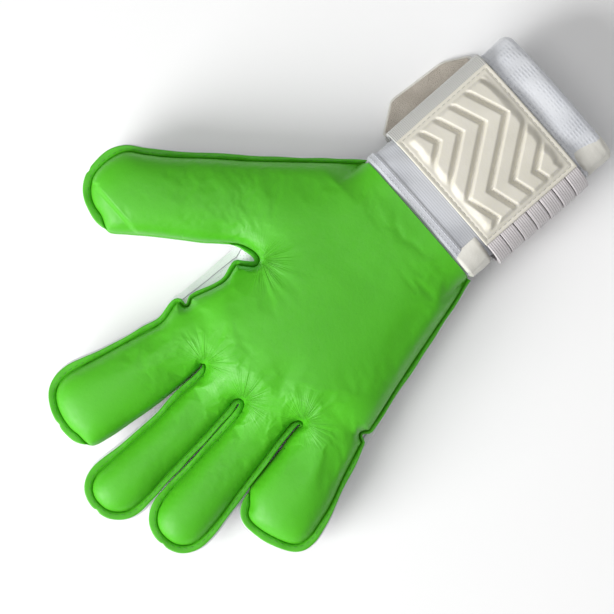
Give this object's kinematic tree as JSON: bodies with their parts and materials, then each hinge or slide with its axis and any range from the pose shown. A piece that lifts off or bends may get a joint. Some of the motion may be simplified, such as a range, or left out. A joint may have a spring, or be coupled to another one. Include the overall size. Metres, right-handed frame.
{
  "type": "goalkeeper glove",
  "caption": "Right-hand goalkeeper glove with a latex palm, bending finger stalls, mesh gussets, an elastic cuff and a wrap-round hook-and-loop wrist strap.",
  "frame": {"origin": "bottom centre of the glove's bounding box, on the plane on which the glove lies", "axes": "+Z out of the palm, +Y from the wrist to the fingertips, +X to the thumb side"},
  "size_m": [0.1962, 0.2866, 0.046],
  "materials": {
    "palm_latex": "satin foam",
    "back_foam": "matt foam",
    "gusset_mesh": "air mesh",
    "foam_backing": "laminated foam",
    "cuff_knit": "ribbed knit",
    "strap_latex": "embossed satin",
    "strap_elastic": "ribbed elastic",
    "strap_trim": "woven tape",
    "hook_loop": "fuzzy"
  },
  "bodies": {
    "hand": {"palm_latex": "palm_latex", "palm_backing": "foam_backing", "backhand": "back_foam", "punch_panel": "back_foam", "ulnar_gusset": "gusset_mesh", "radial_gusset": "gusset_mesh", "web_gusset": "gusset_mesh", "finger_webs": "gusset_mesh", "cuff_palm_side": "cuff_knit", "cuff_back_side": "cuff_knit", "cuff_hem": "cuff_knit", "wrist_tape": "strap_trim", "loop_patch": "hook_loop", "seam_trim": "strap_trim", "strap_edge_binding": "strap_elastic"},
    "index_base": {"index_base_latex": "palm_latex", "index_base_back": "back_foam", "index_base_gusset": "gusset_mesh"},
    "index_tip": {"index_tip_latex": "palm_latex", "index_tip_back": "back_foam", "index_tip_gusset": "gusset_mesh"},
    "middle_base": {"middle_base_latex": "palm_latex", "middle_base_back": "back_foam", "middle_base_gusset": "gusset_mesh"},
    "middle_tip": {"middle_tip_latex": "palm_latex", "middle_tip_back": "back_foam", "middle_tip_gusset": "gusset_mesh"},
    "ring_base": {"ring_base_latex": "palm_latex", "ring_base_back": "back_foam", "ring_base_gusset": "gusset_mesh"},
    "ring_tip": {"ring_tip_latex": "palm_latex", "ring_tip_back": "back_foam", "ring_tip_gusset": "gusset_mesh"},
    "little_base": {"little_base_latex": "palm_latex", "little_base_back": "back_foam", "little_base_gusset": "gusset_mesh"},
    "little_tip": {"little_tip_latex": "palm_latex", "little_tip_back": "back_foam", "little_tip_gusset": "gusset_mesh"},
    "thumb_base": {"thumb_base_latex": "palm_latex", "thumb_base_back": "back_foam", "thumb_base_gusset": "gusset_mesh"},
    "thumb_tip": {"thumb_tip_latex": "palm_latex", "thumb_tip_back": "back_foam", "thumb_tip_gusset": "gusset_mesh"},
    "strap_front": {"strap_base": "strap_elastic", "strap_panel": "strap_latex", "elastic_bands": "strap_elastic"},
    "strap_back": {"strap_back": "strap_elastic", "hook_tape": "hook_loop"},
    "strap_tab": {"tab_shell": "strap_trim", "tab_hook_tape": "hook_loop"}
  },
  "joints": [
    {"name": "index_knuckle", "type": "hinge", "parent": "hand", "child": "index_base", "pos_m": [0.0065, 0.06764, 0.021], "axis": [0.989, -0.1478, 0], "range_deg": [0, 45], "stiffness_Nm_per_rad": 0.05},
    {"name": "index_middle_joint", "type": "hinge", "parent": "index_base", "child": "index_tip", "pos_m": [0.01064, 0.09533, 0.021], "axis": [0.989, -0.1478, 0], "range_deg": [0, 60], "stiffness_Nm_per_rad": 0.03},
    {"name": "middle_knuckle", "type": "hinge", "parent": "hand", "child": "middle_base", "pos_m": [-0.02048, 0.06871, 0.021], "axis": [0.998, 0.0628, 0], "range_deg": [0, 45], "stiffness_Nm_per_rad": 0.05},
    {"name": "middle_middle_joint", "type": "hinge", "parent": "middle_base", "child": "middle_tip", "pos_m": [-0.02249, 0.10065, 0.021], "axis": [0.998, 0.0628, 0], "range_deg": [0, 60], "stiffness_Nm_per_rad": 0.03},
    {"name": "ring_knuckle", "type": "hinge", "parent": "hand", "child": "ring_base", "pos_m": [-0.04637, 0.06011, 0.021], "axis": [0.9848, 0.1736, 0], "range_deg": [0, 45], "stiffness_Nm_per_rad": 0.05},
    {"name": "ring_middle_joint", "type": "hinge", "parent": "ring_base", "child": "ring_tip", "pos_m": [-0.05158, 0.08965, 0.021], "axis": [0.9848, 0.1736, 0], "range_deg": [0, 60], "stiffness_Nm_per_rad": 0.03},
    {"name": "little_knuckle", "type": "hinge", "parent": "hand", "child": "little_base", "pos_m": [-0.07242, 0.04298, 0.021], "axis": [0.9563, 0.2924, 0], "range_deg": [0, 45], "stiffness_Nm_per_rad": 0.05},
    {"name": "little_middle_joint", "type": "hinge", "parent": "little_base", "child": "little_tip", "pos_m": [-0.07914, 0.06497, 0.021], "axis": [0.9563, 0.2924, 0], "range_deg": [0, 60], "stiffness_Nm_per_rad": 0.03},
    {"name": "thumb_knuckle", "type": "hinge", "parent": "hand", "child": "thumb_base", "pos_m": [0.04427, 0.0051, 0.021], "axis": [0.682, -0.7314, 0], "range_deg": [0, 45], "stiffness_Nm_per_rad": 0.05},
    {"name": "thumb_middle_joint", "type": "hinge", "parent": "thumb_base", "child": "thumb_tip", "pos_m": [0.06768, 0.02692, 0.021], "axis": [0.682, -0.7314, 0], "range_deg": [0, 60], "stiffness_Nm_per_rad": 0.03},
    {"name": "panel_lift", "type": "hinge", "parent": "hand", "child": "strap_front", "pos_m": [0.01072, -0.09877, 0.0413], "axis": [0, 1, 0], "range_deg": [0, 30]},
    {"name": "strap_peel", "type": "hinge", "parent": "strap_front", "child": "strap_back", "pos_m": [-0.06008, -0.09877, 0.019], "axis": [0, 1, 0], "range_deg": [0, 150]},
    {"name": "tab_flex", "type": "hinge", "parent": "strap_back", "child": "strap_tab", "pos_m": [0.01572, -0.09877, 0.0015], "axis": [0, -1, 0], "range_deg": [0, 40], "stiffness_Nm_per_rad": 0.01}
  ],
  "couplings": [
    {"joint": "panel_lift", "follows": "strap_peel", "ratio": 0.2}
  ]
}
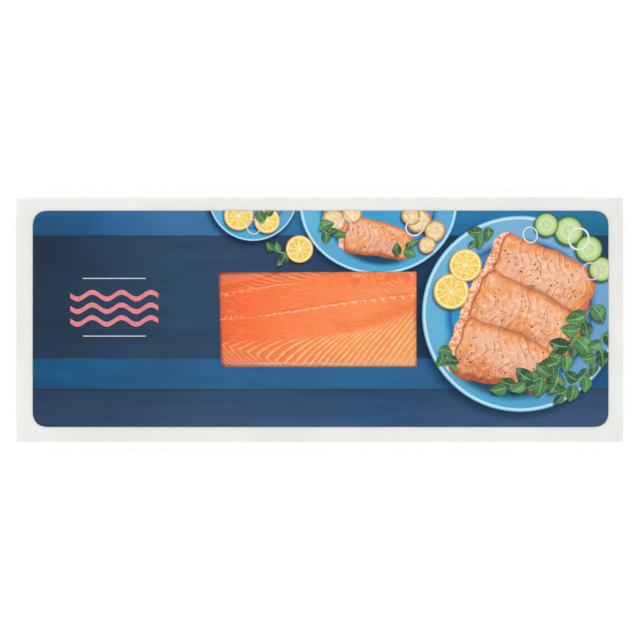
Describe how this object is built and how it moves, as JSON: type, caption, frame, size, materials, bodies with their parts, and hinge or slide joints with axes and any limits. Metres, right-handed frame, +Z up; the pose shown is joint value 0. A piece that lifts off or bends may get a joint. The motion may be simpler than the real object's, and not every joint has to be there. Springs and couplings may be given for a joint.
{
  "type": "packed raw salmon side",
  "caption": "Long shallow sealed tray pack holding a raw salmon side, seen through the clear window of its printed lid.",
  "frame": {"origin": "centre of the pack's outline, on the plane that the tray's base rests on", "axes": "+X along the pack from the tail to the head end, +Y towards the back of the fish, which is up in the picture, +Z up out of the lid"},
  "size_m": [0.6, 0.242, 0.0353],
  "materials": {
    "tray_plastic": "satin thermoformed sheet, light warm grey",
    "clear_film": "clear glossy lidding film",
    "printed_ink": null,
    "salmon_flesh": "moist satin raw flesh with pale lines, silver-grey skin below"
  },
  "bodies": {
    "root": {"tray": "tray_plastic", "lid_film": "clear_film", "printed_panel": "printed_ink", "salmon_side": "salmon_flesh"}
  },
  "joints": []
}
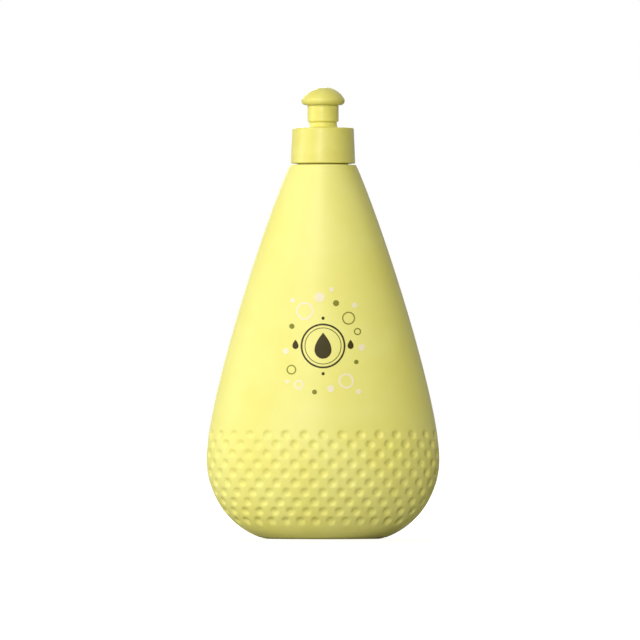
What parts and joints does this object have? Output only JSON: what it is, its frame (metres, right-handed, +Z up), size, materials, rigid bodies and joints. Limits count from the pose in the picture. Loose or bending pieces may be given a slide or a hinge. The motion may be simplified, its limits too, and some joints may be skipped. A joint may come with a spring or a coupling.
{
  "type": "dish soap bottle",
  "caption": "Oval teardrop squeeze bottle with staggered dimples round its base, a screw cap with a spout, and a push-pull top that slides up to open",
  "frame": {"origin": "centre of the foot, on the plane that the bottle stands on", "axes": "+Z up along the axis of the bottle, its cap and its spout; -Y is the broad front; X runs across the broad face and is the parting line of the bottle's mould"},
  "size_m": [0.1154, 0.0692, 0.2239],
  "materials": {
    "bottle_plastic": "satin blow-moulded polyethylene, pale lemon yellow",
    "cap_plastic": "satin injection-moulded polypropylene, pale lemon yellow"
  },
  "bodies": {
    "bottle": {"bottle": "bottle_plastic"},
    "cap": {"cap": "cap_plastic"},
    "pull_top": {"pull_top": "cap_plastic"}
  },
  "joints": [
    {"name": "cap_lift", "type": "slide", "parent": "bottle", "child": "cap", "axis": [0, 0, 1], "range_m": [0, 0.045]},
    {"name": "pull_top_slide", "type": "slide", "parent": "cap", "child": "pull_top", "axis": [0, 0, 1], "range_m": [0, 0.005]}
  ]
}
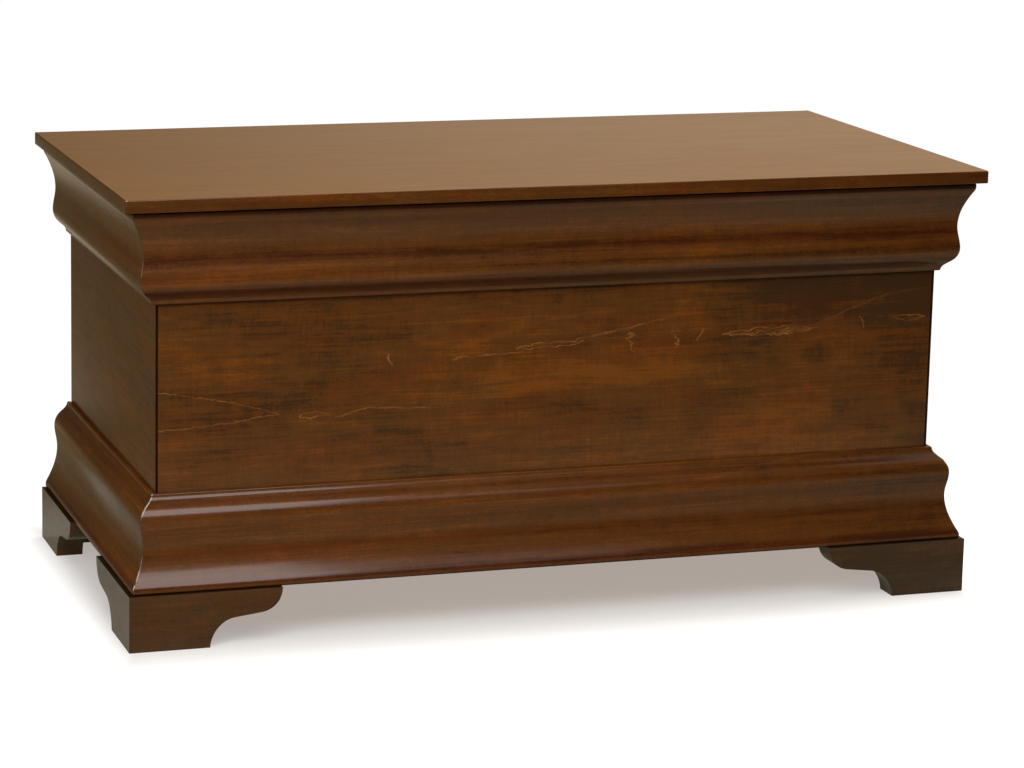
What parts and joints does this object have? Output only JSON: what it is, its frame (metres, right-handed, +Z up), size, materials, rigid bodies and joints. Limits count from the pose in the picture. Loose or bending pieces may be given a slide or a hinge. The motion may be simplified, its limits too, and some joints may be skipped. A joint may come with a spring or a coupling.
{
  "type": "blanket chest",
  "caption": "Low wooden blanket chest: flat hinged lid over a deep plain box, ogee crown and base mouldings, sawn bracket feet.",
  "frame": {"origin": "on the floor under the middle of the lid", "axes": "+X along the front to the right, +Y to the back, +Z up"},
  "size_m": [1.2192, 0.6096, 0.6037],
  "materials": {
    "case_wood": "dark red-brown stain under semi-gloss lacquer",
    "lid_wood": "brown stain under semi-gloss lacquer",
    "inner_wood": "bare, planed",
    "hinge_brass": "dulled",
    "screw_brass": "dulled",
    "pin_steel": "plain",
    "bumper_rubber": "soft"
  },
  "bodies": {
    "case": {"front_panel": "case_wood", "back_panel": "case_wood", "left_end_panel": "case_wood", "right_end_panel": "case_wood", "crown_moulding_front": "case_wood", "crown_moulding_left": "case_wood", "crown_moulding_right": "case_wood", "base_moulding_front": "case_wood", "base_moulding_left": "case_wood", "base_moulding_right": "case_wood", "foot_front_left_face": "case_wood", "foot_front_right_face": "case_wood", "foot_front_left_side": "case_wood", "foot_front_right_side": "case_wood", "foot_rear_left_side": "case_wood", "foot_rear_right_side": "case_wood", "bottom_panel": "inner_wood", "bottom_cleat_front": "inner_wood", "bottom_cleat_back": "inner_wood", "bottom_cleat_left": "inner_wood", "bottom_cleat_right": "inner_wood", "foot_rear_left_back": "inner_wood", "foot_rear_right_back": "inner_wood", "foot_block_front_left": "inner_wood", "foot_block_front_right": "inner_wood", "foot_block_rear_left": "inner_wood", "foot_block_rear_right": "inner_wood", "lid_bumper_left": "bumper_rubber", "lid_bumper_right": "bumper_rubber", "hinge_case_leaf_left": "hinge_brass", "hinge_case_leaf_middle": "hinge_brass", "hinge_case_leaf_right": "hinge_brass", "hinge_pin_left": "pin_steel", "hinge_pin_middle": "pin_steel", "hinge_pin_right": "pin_steel", "case_screw_left_1": "screw_brass", "case_screw_left_2": "screw_brass", "case_screw_left_3": "screw_brass", "case_screw_middle_1": "screw_brass", "case_screw_middle_2": "screw_brass", "case_screw_middle_3": "screw_brass", "case_screw_right_1": "screw_brass", "case_screw_right_2": "screw_brass", "case_screw_right_3": "screw_brass"},
    "lid": {"lid_panel": "lid_wood", "lid_batten_left": "lid_wood", "lid_batten_right": "lid_wood", "hinge_lid_leaf_left": "hinge_brass", "hinge_lid_leaf_middle": "hinge_brass", "hinge_lid_leaf_right": "hinge_brass", "lid_screw_left_1": "screw_brass", "lid_screw_left_2": "screw_brass", "lid_screw_left_3": "screw_brass", "lid_screw_middle_1": "screw_brass", "lid_screw_middle_2": "screw_brass", "lid_screw_middle_3": "screw_brass", "lid_screw_right_1": "screw_brass", "lid_screw_right_2": "screw_brass", "lid_screw_right_3": "screw_brass"}
  },
  "joints": [
    {"name": "lid_hinge", "type": "hinge", "parent": "case", "child": "lid", "pos_m": [0, 0.2996, 0.5819], "axis": [-1, 0, 0], "range_deg": [0, 85]}
  ]
}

= Your task =
Give the number of lines in the material above that have the word "object" in them, and nothing more.

= Exercise result =
4